The paint handling mimics the action of the water, with boldly laid-in knife strokes atop a wiped-down undercoat: waves churning inward while the undertow pulls out to sea. These tiny paintings (all the works are 12 by 11 inches) are quiet marvels of paint-as-image, delicately rendered convergences of pigment and texture. It is the kind of work, savored from inches away, that is most acutely appreciated by other painters, their eyes roving across every swipe and smear.
I stopped by the de Groot show on my way to Smack Mellon, the nonprofit art space in DUMBO, where Tin Nyo is included in FOODshed, a large group show curated by Amy Lipton (described in its tagline as “An exhibition of upstate/downstate NY artists who work with food and agriculture”), and where she invited me to share some sour cherry pie. (See Allison Meier’s review of FOODshed in the July 1st issue of Hyperallergic.)

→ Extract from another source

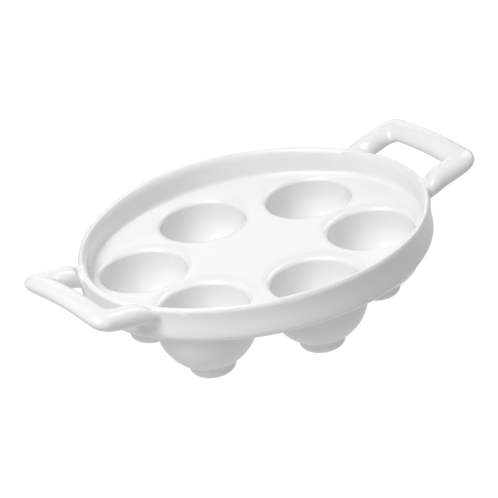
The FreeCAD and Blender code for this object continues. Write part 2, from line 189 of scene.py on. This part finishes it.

However, while I was en route, Tin Nyo sent me a message that the World Cup had intervened, and she had decamped to a bar around the corner, where the match between Argentina and the Netherlands was being projected on a back wall. When I reached the bar, I found Tin Nyo sitting with another friend from her “pie list” alongside a large wicker picnic basket. The game was still scoreless.
And there we sat for about an hour, talking about the ins and outs of cherry pie, soccer and a smattering of other, mostly food-related topics. At the proper moment Tin Nyo stood up and approached the waiter to explain why we were about to open a picnic basket and carve up a sour cherry pie, and, with his blessing, we did just that.
The pie was a perfect balance — a hint of sweetness over the cherries’ mild, full-bodied tartness, with a firm but delicately toasted crust.
Tin Nyo is an artist of huge ambitions — last fall I wrote about an event she staged at the Museum of Modern Art during the run of its René Magritte retrospective, a four-course dinner (five, if you counted each of the two desserts) that incorporated the classically surrealist imagery of Magritte’s paintings. And she is currently involved in a globetrotting project funded by a Creative Capital grant that will take her, as I explained in the article, “to five pig-centric cultures (France, Italy, Spain, China and the U.S.), where she will adopt a piglet in each location and document its life in photos, videos and books from (as she puts it) ‘birth to ham.’”
But the encounter that afternoon at a bar in DUMBO was something altogether different, a private gathering with no purpose other than to spend time with likeminded souls, a respite from the nonstop bustle. That it was structured around Tin Nyo’s sour cherry pie project gave it an extra dimension, just as the application of oil paint to a primed surface lends Pat de Groot’s experience of what she sees outside her window an extra dimension, but neither seems to begin nor end in art.
Tin Nyo’s practice addresses the production and distribution of food, but with a moral stance that I described in the earlier piece as “food as a memento mori — a preordained moment of mortality for the animals we eat that defers our own mortality until an equally lethal, if not similarly planned, moment arrives.”
Pat de Groot is also working within a much larger context, one defined by the seascapes of Gustave Courbet as well as the paintings of the early Modernists and the New York School. But she distills those traditions down to something that’s intimate, jewel-like, and formally rock-hard.
What she is conveying with these paintings of sea and air, and what Tin Nyo is expressing with her pies, is a humility in the face of immensity, an infusion of the vicissitudes of daily living into art’s rigorous embrace. For the moment, grander expectations are brushed aside, and time feels suspended, like a scoreless soccer match or the light of a late summer afternoon.
A chronicle of Elaine Tin Nyo’s 2012 sour cherry pie season is available as an artist’s ebook, Sour Cherries 2012.
FOODshed continues at Smack Mellon (92 Plymouth Street, DUMBO, Brooklyn) through July 27.
Pat de Groot: 11 Paintings continues at Joe Sheftel Gallery (24A Orchard Street, Lower East Side, Manhattan) through August 2.